If there’s anything I like just as well as a family story, it’s a school story, and this has all the traditional earmarks — annoying teachers, gross P.E. uniforms, the one male teacher who thinks he’s God’s gift, and the senior level warlock on whom everyone crushes, even though they a.) know it’s hopeless, b.) know he’s a unmitigated snob, and c.) knows he’s dating the head of the Pretty Committee. Add to that this random ghost that keeps appearing, some highly suspicious deaths, furniture which changes based on one’s state of mind, and being drooled on by the werewolf girl down the hall — and you’ll be glad of the novel’s fast pace and soon be ready for the next one – which, incidentally, will be out in March.

Other Cybs books read this week, but quite ably reviewed elsewhere: Jekel Loves Hyde, by Beth Fantaskey, reviewed in Leila’s own Terrible Team of Something inimitable style, The Dark Divine, by Bree Despain, reviewed at YA Books Central, The Iron King and The Iron Daughter, by Julie Kagawa, reviewed at The Book Nook.

You’ll find HEX HALL, HEARTS AT STAKE, and loads of your own guilty pleasures at an independent bookstore near you!

About the author

tanita s. davis is a writer and avid reader who prefers books to most things in the world, including people.

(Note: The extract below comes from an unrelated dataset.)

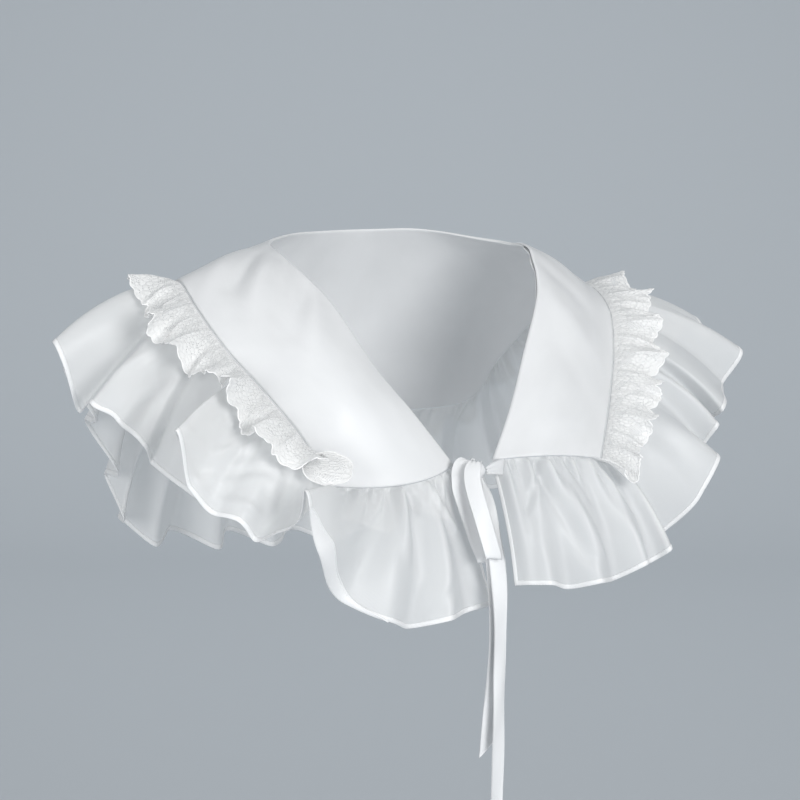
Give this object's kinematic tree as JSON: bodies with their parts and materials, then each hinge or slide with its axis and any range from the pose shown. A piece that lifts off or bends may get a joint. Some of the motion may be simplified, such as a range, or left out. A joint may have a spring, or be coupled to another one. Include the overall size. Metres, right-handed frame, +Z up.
{
  "type": "ruffled lace collar",
  "caption": "Broad open-front cape collar in satin with a gathered sheer ruffle, a lace frill along each outer seam and a ribbon tied in a bow at the front.",
  "frame": {"origin": "middle of the neck opening at shoulder level, where the wearer's neck goes through the collar", "axes": "+Z up, -Y to the wearer's front, +X to the wearer's left"},
  "size_m": [0.4874, 0.3239, 0.3693],
  "materials": {
    "satin": "smooth bright white satin with a soft gloss",
    "satin_lining": "the same satin on the under layer, a little duller",
    "organza": "crisp sheer white organza with a narrow rolled hem",
    "lace": "matt white cotton lace with a scalloped edge",
    "ribbon": "narrow white satin ribbon"
  },
  "bodies": {
    "root": {"collar_top": "satin", "collar_under": "satin_lining", "ruffle_right": "organza", "ruffle_left": "organza", "lace_right": "lace", "lace_left": "lace", "tie_knot": "ribbon", "tie_strap_right": "ribbon", "tie_strap_left": "ribbon", "tie_loop_front": "ribbon", "tie_loop_rear": "ribbon", "tie_tail_short": "ribbon", "tie_tail_long": "ribbon"}
  },
  "joints": []
}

That's ...pretty much it, she's very boring and she can't even tell jokes. She is, however, the author of nine books, including Serena Says, Partly Cloudy, Go Figure, Henri Weldon, and the Coretta Scott King honored Mare's War. Look for her new MG, The Science of Friendship in 1/2024 from Katherine Tegen Books.

Comments

  1. Hex Hall is awesome. Loved it.

    Glad to see that Josh's words are living on in infamy — he'll be so proud.

    And I'd like some chocolate-covered almonds, since I just finished off a bowl of roasted pumpkin seeds.